The electrospinning method was used to successfully prepare a nanofibrous scaffold of PCL, chitosan, and gelatin, which was then grafted with collagen. The effects of changing the values of various factors such as acetic acid volumetric ratio to formic acid, chitosan concentration, gelatin concentration, applied voltage, and solution flow rate on the morphologies of the produced nanofibers and electrospinabilities of the solutions were investigated. According to the results, a beadless scaffold was successfully constructed without the addition of any other substance to the PCL, chitosan, and gelatin solution. In addition, the feasibility of the produced scaffold as a skin scaffold was investigated by grafting the collagen on the fabricated scaffold.

As a result, various tests were performed to investigate the chemical, physical, and mechanical properties of the scaffolds produced.

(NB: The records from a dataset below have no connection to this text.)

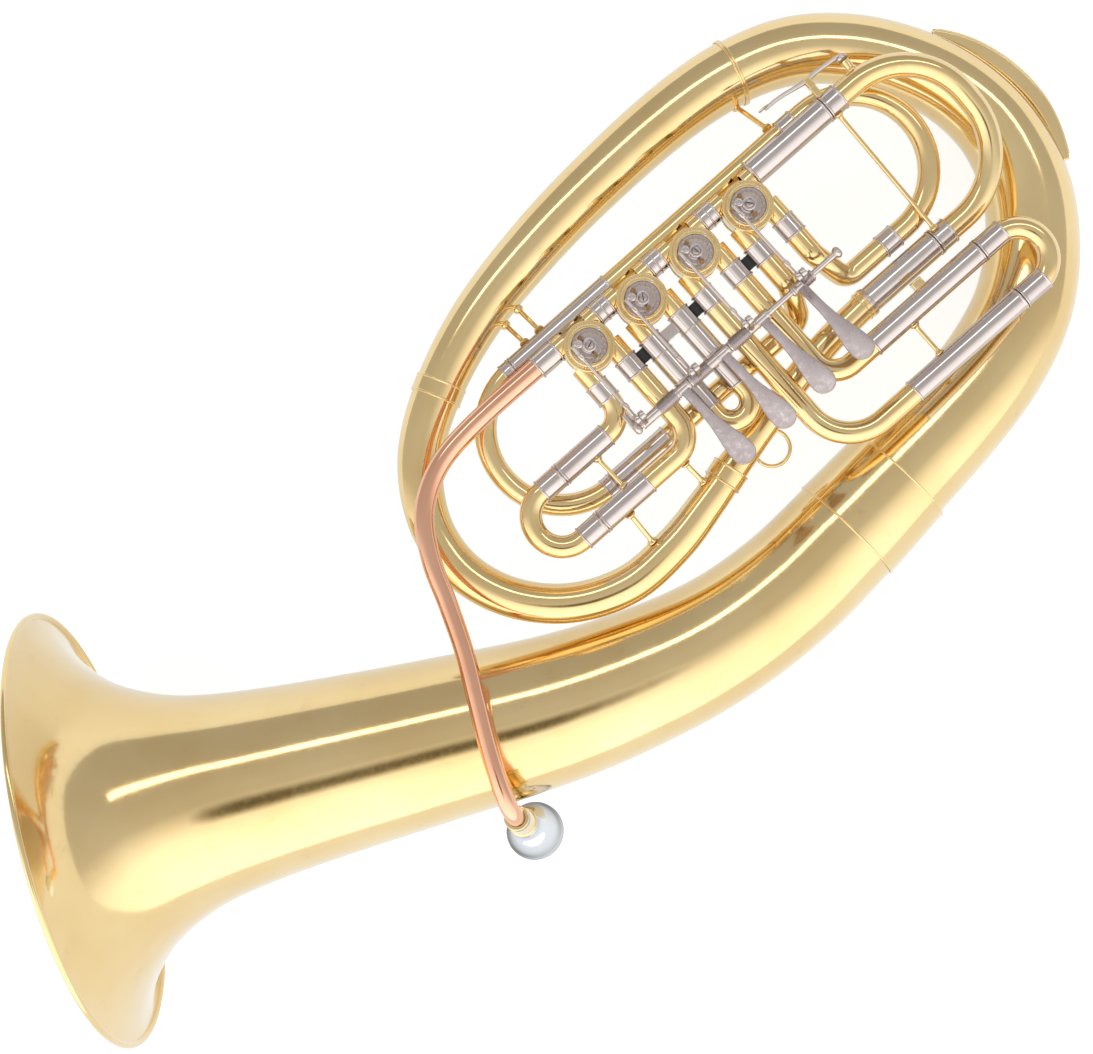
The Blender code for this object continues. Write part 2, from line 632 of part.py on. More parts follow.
def build_third_slide():
    near_y, far_y = V3_LEG_YS
    left, right = port(2, -1), port(2, 1)
    bands = [ferrule_band(), (x_between(136.0, V3_JOINT_X), SLEEVE_RADIUS)]
    a = rounded_route([(left, 0), ((left[0], far_y, 0), 33), ((V3_JOINT_X, far_y, 0), 0)])
    b = rounded_route([(right, 0), ((right[0], near_y, 0), 17), ((V3_JOINT_X, near_y, 0), 0)])
    tube_a = baked(pipe("third_valve_tubes", with_radius(a, bands, TUBE_RADIUS)))
    tube_b = baked(pipe("inner_tube", with_radius(b, bands, TUBE_RADIUS)))
    brace = rod("brace", (165.0, near_y - 7.3, 0.0), (165.0, far_y + 7.3, 0.0), 1.6)
    block = box("block", (180.0, -113.6, -7.0), (188.0, -107.5, 1.5))
    finish(combine(tube_a, [tube_b, brace, block]), BRASS)
    legs = [(x_between(0.0, V3_JOINT_X + GAP), INNER_RADIUS),
            (x_between(V3_JOINT_X + GAP, 247.0), SLEEVE_RADIUS)]
    crook = rounded_route([((141.0, near_y, 0), 0), ((V3_CROOK_END_X, near_y, 0), 19.9),
                           ((V3_CROOK_END_X, far_y, 0), 19.9), ((141.0, far_y, 0), 0)])
    centre = (V3_JOINT_X, (near_y + far_y) / 2, 0.0)
    finish(pipe("third_valve_slide", with_radius(crook, legs, TUBE_RADIUS)), BRASS, centre)


def build_fourth_slide():
    high_y, low_y = V4_LEG_YS
    left, right = port(3, -1), port(3, 1)
    low_bands = [ferrule_band(), (x_between(V4_JOINT_X, 2.0), SLEEVE_RADIUS)]
    short = rounded_route([(left, 0), ((left[0], -56.0, 0), 10), ((115.0, low_y, LOOP_Z), 10),
                           ((V4_JOINT_X, low_y, LOOP_Z), 0)])
    finish(pipe("fourth_valve_tube_short", with_radius(short, low_bands, TUBE_RADIUS)), BRASS)
    high_bands = [ferrule_band_low(), (x_between(185.0, 198.0), SLEEVE_RADIUS),
                  (lambda p: p.y > 0 and V4_JOINT_X <= p.x <= 38.0, SLEEVE_RADIUS)]
    turn = (high_y - low_y) / 2 - 0.3
    long = rounded_route([(right, 0), ((right[0], -52.0, 0), 10), ((155.0, low_y, LOOP_Z), 10),
                          ((V4_RIGHT_END_X, low_y, LOOP_Z), turn), ((V4_RIGHT_END_X, high_y, LOOP_Z), turn),
                          ((V4_JOINT_X, high_y, LOOP_Z), 0)])
    finish(pipe("fourth_valve_tube_long", with_radius(long, high_bands, TUBE_RADIUS)), BRASS)
    legs = [(x_between(V4_JOINT_X - GAP, 100.0), INNER_RADIUS)]
    crook = rounded_route([((-3.0, high_y, LOOP_Z), 0), ((V4_CROOK_END_X, high_y, LOOP_Z), turn),
                           ((V4_CROOK_END_X, low_y, LOOP_Z), turn), ((-3.0, low_y, LOOP_Z), 0)])
    centre = (V4_JOINT_X, (high_y + low_y) / 2, LOOP_Z)
    finish(pipe("fourth_valve_slide", with_radius(crook, legs, TUBE_RADIUS)), BRASS, centre)


def ferrule_band_low():
    return (lambda point: -36.0 < point.y < -20.0 and point.z > -1.0, SLEEVE_RADIUS)


# ---------------------------------------------------------------- main tuning slide

def build_tuning_slide():
    start = valve_x(3) + CASING_RADIUS + GAP
    for name, y, z, low in (("tuning_sleeve_upper", MAIN_TOP_Y, 0.0, start),
                            ("tuning_sleeve_lower", MAIN_LOW_Y, MAIN_LOW_Z, RECEIVER[-1][0] + 4 * GAP)):
        knots = ((low, y, z, MAIN_SLEEVE_RADIUS), (MAIN_JOINT_X, y, z, MAIN_SLEEVE_RADIUS))
        finish(pipe(name, knots), NICKEL)
    legs = [(x_between(0.0, MAIN_JOINT_X + GAP), MAIN_INNER_RADIUS),
            (x_between(MAIN_JOINT_X + GAP, 226.0), MAIN_SLEEVE_RADIUS)]
    turn = 52.0
    crook = rounded_route([((158.0, MAIN_TOP_Y, 0), 0), ((MAIN_CROOK_END_X, MAIN_TOP_Y, 0), turn),
                           ((MAIN_CROOK_END_X, MAIN_LOW_Y, MAIN_LOW_Z), turn),
                           ((158.0, MAIN_LOW_Y, MAIN_LOW_Z), 0)], 22.5)
    slide = baked(pipe("tuning_slide", with_radius(crook, legs, MAIN_INNER_RADIUS + 0.5)))
    brace = rod("brace", (217.0, MAIN_TOP_Y - 7.5, 3.0), (217.5, MAIN_LOW_Y + 6.5, MAIN_LOW_Z + 6.0), 1.6)
    x, y, _ = WATER_KEY_PIVOT
    saddle = box("saddle", (x - 2.2, MAIN_TOP_Y + 8.3, -2.5), (x + 2.2, y - 4.0, 2.5))
    cheeks = [box("cheek", (x - 2.2, y - 5.5, side * 3.0 - 0.8), (x + 2.2, y + 2.0, side * 3.0 + 0.8))
              for side in (-1, 1)]
    bridge = box("bridge", (x - 2.2, y - 5.5, -3.6), (x + 2.2, y - 4.0, 3.6))
    nipple = cylinder("nipple", (243.0, 22.0, 0.0), 3.2, 10.0, 12, "Y")
    finish(combine(slide, [brace, saddle, bridge, *cheeks, nipple]), BRASS, (MAIN_JOINT_X, -43.0, 0.0))


def build_water_key():
    x, y, z = WATER_KEY_PIVOT
    lever = rod("water_key", (184.0, y + 5.0, z), (244.5, y - 1.5, z), 1.5)
    touch = cylinder("touch", (184.0, y + 5.3, z), 4.0, 1.8, 12, "Y")
    barrel = cylinder("barrel", (x, y + 0.2, z), 1.9, 3.6, 10, "Z")
    seat = cylinder("seat", (243.0, y - 3.7, z), 4.0, 3.8, 12, "Y")
    finish(combine(lever, [touch, barrel, seat]), NICKEL, WATER_KEY_PIVOT)


# ---------------------------------------------------------------- leadpipe and mouthpiece

def build_leadpipe():
    knots = smooth_route(LEADPIPE, 24.0)
    finish(pipe("leadpipe", knots), ROSE)
    ends = ((-CASING_RADIUS - GAP, ROW_LINE_Y, 0.0, SLEEVE_RADIUS), (-34.0, ROW_LINE_Y, 0.0, SLEEVE_RADIUS))
    finish(pipe("leadpipe_ferrule", ends, wall=0.7), NICKEL)
    end = RECEIVER_TOP + MOUTHPIECE_AXIS * 26.0
    ends = ((*RECEIVER_TOP, 7.6), (*end, 8.6))
    finish(pipe("mouthpiece_receiver", ends, sides=16, wall=0.8), BRASS)


def build_mouthpiece():
    """Shank, cup and rim, hollow right through, turned about the receiver's axis."""
    seat = RECEIVER_TOP + MOUTHPIECE_AXIS * 8.0
    place = Matrix.Translation(metres(seat)) @ MOUTHPIECE_AXIS.to_track_quat("Z", "Y").to_matrix().to_4x4()
    outside = ((18.6, 61.0), (19.3, 58.5), (18.2, 54.0), (16.4, 46.0), (13.0, 38.0), (9.0, 32.5),
               (7.4, 26.0), (6.6, 18.0), (6.2, 0.0))
    inside = ((4.6, 0.0), (3.4, 20.0), (3.4, 32.0), (7.0, 37.0), (11.0, 44.0), (12.8, 52.0),
              (13.2, 58.5), (15.6, 61.4), (18.6, 61.0))
    profile = (*outside, *inside)
    mouthpiece = turned("mouthpiece", profile, place, 16)
    finish(mouthpiece, SILVER, RECEIVER_TOP)


# ---------------------------------------------------------------- braces and ring

def build_braces():
    stays = (("stay_top_left", (-29.0, 45.1, -33.8), (-28.0, 29.0, LOOP_Z)),
             ("stay_top_middle", (-16.0, 47.6, -34.3), (-15.5, 29.0, LOOP_Z)),
             ("stay_first_tubes", (-3.0, -98.0, -3.6), (-1.5, -113.9, -11.9)),
             ("stay_top_right", (179.5, 52.6, -43.0), (181.0, 29.2, LOOP_Z)),
             ("stay_first_slide", (-51.0, -99.6, 0.0), (-51.5, -121.0, -12.5)))
    for name, start, end in stays:
        finish(rod(name, start, end, 1.8), BRASS)
    ring = bmesh.new()
    profile = bmesh.ops.create_circle(ring, segments=6, radius=1.2 * MM)["verts"]
    bmesh.ops.rotate(ring, verts=profile, matrix=Matrix.Rotation(math.pi / 2, 3, "X"))
    bmesh.ops.translate(ring, verts=profile, vec=(11.8 * MM, 0.0, 0.0))
    bmesh.ops.spin(ring, geom=ring.verts[:] + ring.edges[:], axis=(0, 0, 1), cent=(0, 0, 0),
                   steps=18, angle=2 * math.pi)
    bmesh.ops.remove_doubles(ring, verts=ring.verts, dist=1e-6)
    bmesh.ops.recalc_face_normals(ring, faces=ring.faces)
    bmesh.ops.translate(ring, verts=ring.verts, vec=metres((47.5, -128.5, MAIN_LOW_Z - 11.8)))
    finish(mesh_object("finger_ring", ring), BRASS)


def lay_on_table():
    HORN_FRAME.rotation_euler = Euler((math.radians(REST_TILT_X), math.radians(REST_TILT_Y), 0.0))
    HORN_FRAME.location = REST_LOCATION


def main():
    build_bell()
    build_conical_tube()
    build_bow_guard()
    stops = [build_valve(number) for number in range(VALVE_COUNT)]
    build_connectors()
    build_axle()
    for number in range(VALVE_COUNT):
        build_lever(number)
        build_link(number, stops[number])
    build_first_slide()
    build_second_slide()
    build_third_slide()
    build_fourth_slide()
    build_tuning_slide()
    build_water_key()
    build_leadpipe()
    build_mouthpiece()
    build_braces()
    lay_on_table()


main()
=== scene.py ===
"""Looks of the oval baritone horn: fine surfaces, materials, studio light and camera.

Shapes are laid out in the horn's own frame, in millimetres: x runs along the row of valves
from the first to the fourth, y points from the levers to the top of the oval, and z points
out of the valve side. HORN turns that frame to where the horn lies on the table.
"""

import json
from math import copysign, cos, degrees, pi, radians, sin, tan

import bmesh
import bpy
from mathutils import Euler, Matrix, Vector

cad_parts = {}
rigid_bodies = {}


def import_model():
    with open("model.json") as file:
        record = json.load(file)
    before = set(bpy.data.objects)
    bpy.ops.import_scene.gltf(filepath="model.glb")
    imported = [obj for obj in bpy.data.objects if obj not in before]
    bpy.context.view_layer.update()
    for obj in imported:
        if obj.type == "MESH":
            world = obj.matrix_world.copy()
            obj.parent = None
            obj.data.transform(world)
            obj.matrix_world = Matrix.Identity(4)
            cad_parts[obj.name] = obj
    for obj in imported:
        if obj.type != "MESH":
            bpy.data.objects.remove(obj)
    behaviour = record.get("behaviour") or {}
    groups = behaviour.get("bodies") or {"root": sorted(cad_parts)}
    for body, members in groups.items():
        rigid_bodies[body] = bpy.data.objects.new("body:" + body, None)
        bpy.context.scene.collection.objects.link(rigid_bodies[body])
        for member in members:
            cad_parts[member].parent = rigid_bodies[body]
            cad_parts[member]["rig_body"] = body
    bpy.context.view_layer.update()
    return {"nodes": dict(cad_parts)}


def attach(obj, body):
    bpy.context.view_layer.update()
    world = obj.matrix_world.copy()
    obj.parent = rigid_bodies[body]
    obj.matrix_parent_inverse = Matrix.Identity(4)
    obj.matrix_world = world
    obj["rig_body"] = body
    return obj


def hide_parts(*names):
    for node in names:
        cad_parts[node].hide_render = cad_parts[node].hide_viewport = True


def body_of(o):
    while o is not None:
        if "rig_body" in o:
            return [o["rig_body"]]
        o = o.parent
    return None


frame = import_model()

MM = 0.001
HORN = Matrix.Translation((0.106223, 0.063997, 0.140746)) @ Euler(
    (radians(1.0025), radians(10.3103), 0.0)).to_matrix().to_4x4()
HERE = Matrix.Identity(4)
X_AXIS = Vector((1.0, 0.0, 0.0))
Y_AXIS = Vector((0.0, 1.0, 0.0))
Z_AXIS = Vector((0.0, 0.0, 1.0))

# Valves
VALVE_PITCH = 44.7
VALVE_Y = -2.0
CASING_RADIUS = 16.5
CASING_BOTTOM = -13.5
CASING_TOP = 12.5
PORT_OFFSET = 12.3
ROW_LINE_Y = VALVE_Y + PORT_OFFSET
PORT_END_Y = -22.0
PORT_FERRULE_END_Y = -36.0
STOP_Z = 21.0
STOP_TIP = Vector((6.5 * cos(radians(135.0)), 6.5 * sin(radians(135.0)), 0.0))

# Tubing
TUBE = 7.4
SLEEVE = 7.9
INNER_LEG = 6.5
MAIN_SLEEVE = 9.0
MAIN_LEG = 7.9
GAP = 0.3
LOOP_Z = -20.0
MAIN_LOW_Z = -18.0

# Lever works
AXLE_Y = -61.5
AXLE_Z = 12.5
LEVER_REST_ANGLE = 22.0
CRANK_LENGTH = 24.0
CRANK_LEAN = LEVER_REST_ANGLE / 2
LINK_OFFSET = -5.5
EYE_OFFSET = -4.0

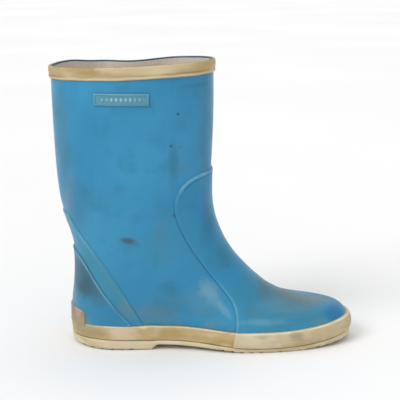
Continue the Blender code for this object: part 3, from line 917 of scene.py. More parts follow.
@dataclass
class LaidSheet:
    """A sheet of rubber laid on the upper above the foxing, with a rounded free edge."""

    name: str
    node: str
    last: Last
    outline: Outline
    inside: float
    thickness: float
    columns: int = 130
    rows: int = 120
    rounding: float = 2.1 * MM
    floor: float = -0.15 * MM
    bead: float = 0.18 * MM
    # By height: painted highlight on the rolled edge, painted shade at its foot and in the trough.
    pale_and_highlight: tuple[tuple[float, float], ...] = ((0.0, 0.6), (0.2, 0.6))
    foot: tuple[tuple[float, float], ...] = ((0.0, 0.6), (0.2, 0.6))
    trough: tuple[tuple[float, float], ...] = ((0.0, 0.0), (0.2, 0.0))
    reach: np.ndarray | None = None
    heights: np.ndarray | None = None

    def tint(self, across: np.ndarray, up: np.ndarray) -> np.ndarray:
        """Tint of each point: painted highlight and shade along the free edge, changing with
        height.

        Args:
            across: Shares of the way round or across, from 0 to 1; not used.
            up: Shares of the way along the profile or up, from 0 to 1; not used.

        Returns:
            The tint, above 0 a painted highlight and below 0 painted shade.
        """
        far = self.reach / self.rounding
        roll, low, behind = bell(far, 0.6, 0.62), bell(far, 0.0, 0.30), bell(far, 1.6, 0.45)
        pale, dark, dip = (
            np.interp(self.heights, *np.transpose(table))
            for table in (self.pale_and_highlight, self.foot, self.trough)
        )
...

The non-toxicity behavior and the adhesion and growth of cells on the scaffolds were also investigated. The results showed that the as-prepared beadless nanofibrous scaffold has adequate mechanical strength. Furthermore, based on the FTIR test results, it is possible to conclude that all of the ingredients, namely PCL, chitosan, and gelatin, are presented in a nanofiber mat without changing their chemical natures. Furthermore, the ATR-FTIR test of the collagen grafted nanofibers showed that collagen was successfully grafted on the nanofibers’ surface. Other tests revealed that the nanofibers produced have acceptable degrees of swelling and good water vapor permeabilities, with values in the range of skin vapor permeabilities. According to the results of the cellular toxicity and cell culture tests, the fibers were not toxic and provide good environments for cell growth and proliferation, and surface modification of the scaffold by grafting collagen could significantly improve cell growth and proliferation. As a result, the produced scaffold is a good candidate for skin tissue engineering, and surface modification is required to improve its properties. Based on the findings of this study, the authors strongly advise that the performance of the scaffold, which is grafted with 0.4% collagen solution, be investigated using immunostaining and in-vivo tests, as well as a quantitative examination of cell adhesion, for further evaluations.